Leeds have developed a knack of persuading academy footballers that the development scheme at Thorp Arch is a genuine pathway to their first team. As a Category One academy, they are also able to offer the highest level of under-23s competition, in the top tier of Premier League 2.

It helps in no small way that while Bielsa does not blood under-23s excessively, he has given debuts to more than 10 of them and he pays as much attention as he can to what is happening in the lower age groups. The best of the under-23s train alongside his senior players regularly and consistently help make up the bench on match days.

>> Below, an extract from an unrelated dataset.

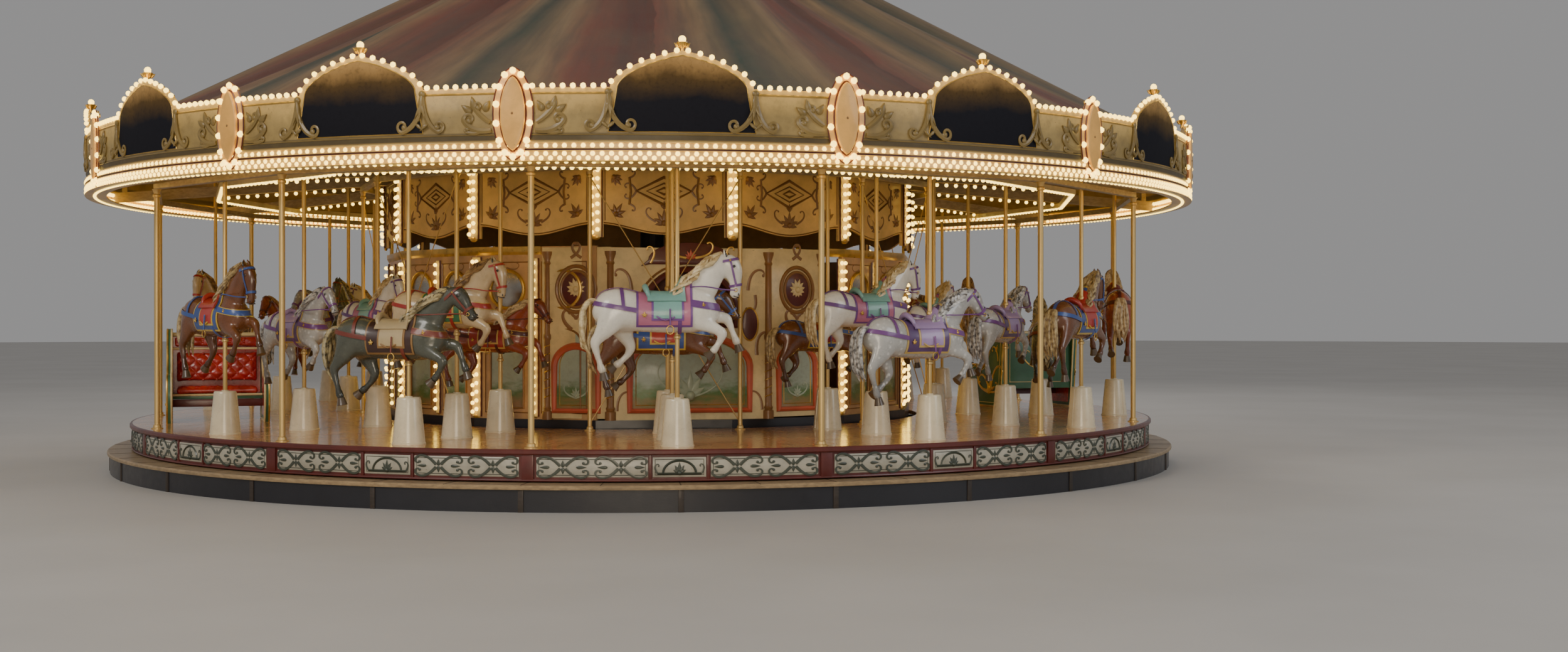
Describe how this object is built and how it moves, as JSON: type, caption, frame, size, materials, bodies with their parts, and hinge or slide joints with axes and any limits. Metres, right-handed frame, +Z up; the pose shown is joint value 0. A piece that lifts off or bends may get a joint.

There was no promise of immediate first-team football made to Bate as discussions concluded successfully this week but he will not be far from the picture either — in the group of experienced midfielders available to Bielsa, Mateusz Klich and Stuart Dallas are both in their 30s while Adam Forshaw, who turns 30 in October, has not appeared for almost two years because of injury. Somewhere down the line, there will be a changing of the guard and Bate has the potential to be part of it.

For a seven-figure sum plus a substantial sell-on clause (in excess of 20 per cent), Leeds have landed a skilful left-footer who excels in dictating play and providing a creative edge. They have also completed the first academy deal of note between the two clubs since war broke out over the departures of Tom Taiwo and Michael Woods to Chelsea in 2006.

These were once the kind of transfers that Leeds were at the mercy of.

Their resurgence and strategic focus on academy recruitment is allowing them to play the predator once more.